Bluebird243 thanks for sharing your experience. It’s so good to see you and your mum are close x

icanhandthemback Sun 04-Jun-23 16:05:10

Thank you from me too, Bluebird243. I have a father who I'd better not meet up a dark alley.

knspol I know someone who has stayed with their husband after he was caught abusing his grandchild from the age of 6 until she was 8. When challenged, she says he is a good man who has done something bad. It means her daughter and granddaughter not only had the worst experience you can imagine from a supposedly loving father/grandfather but they have lost the other parent/grandparent too. I can't imagine putting a paedophile before my children but it happens!

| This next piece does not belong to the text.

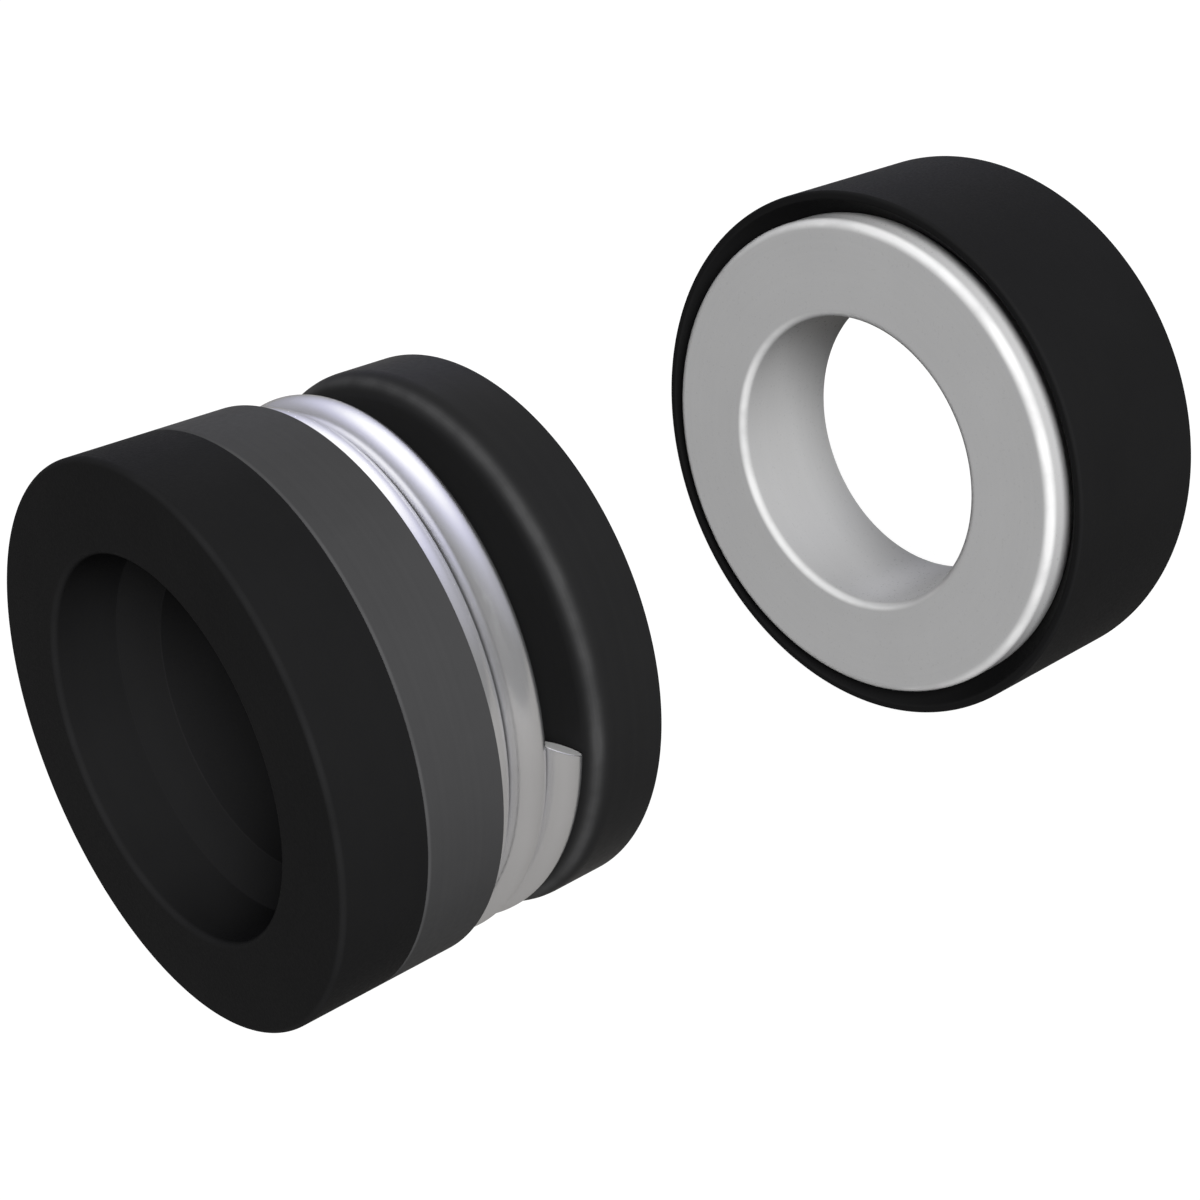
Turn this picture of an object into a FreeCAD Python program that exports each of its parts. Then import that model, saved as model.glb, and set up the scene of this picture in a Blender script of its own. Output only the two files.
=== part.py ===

silverlining48 Sun 04-Jun-23 16:18:05

I was in my 30 s when I first spoke about it. My immediate family made it clear they would prefer to keep it a secret. I was fed up with secrets which I had kept all my life, but had a friend so was initially reluctant to tell her as I was so ashamed and embarrassed and really thought she would not want to be friends once she knew. I couldn’t have been more wrong. I have told the people I wanted to tell since then and never had s Negative response, nothing but sympathy and kindness.
Sf 101 the first time is the hardest but please talk to someone you trust , it really does help. Well I felt it helped me.
So many of us on here, it’s truly shocking. Love to you all xx

Jaffacake2 Sun 04-Jun-23 16:39:25

In my 40s I was suffering from depression and was referred to a counsellor. She asked about my childhood and I told her how I was abused . I hadn't spoken to anyone before about what had happened and vowed not to mention it again after the counsellors reaction. She started crying saying how shocked she was and that it upset her. I didn't see her again as the inner child knew I was doing something wrong by upsetting this lady.
My adult self thought I will shut the lid on the box of horrors in my brain and survive by never opening it again.

Kate1949 Sun 04-Jun-23 16:59:51

How brave of you Bluebird to post and to everyone else who has suffered so.
I have just watched the documentary. What a brave and strong young lady she is. What a gutlesss, selfish pig her father is.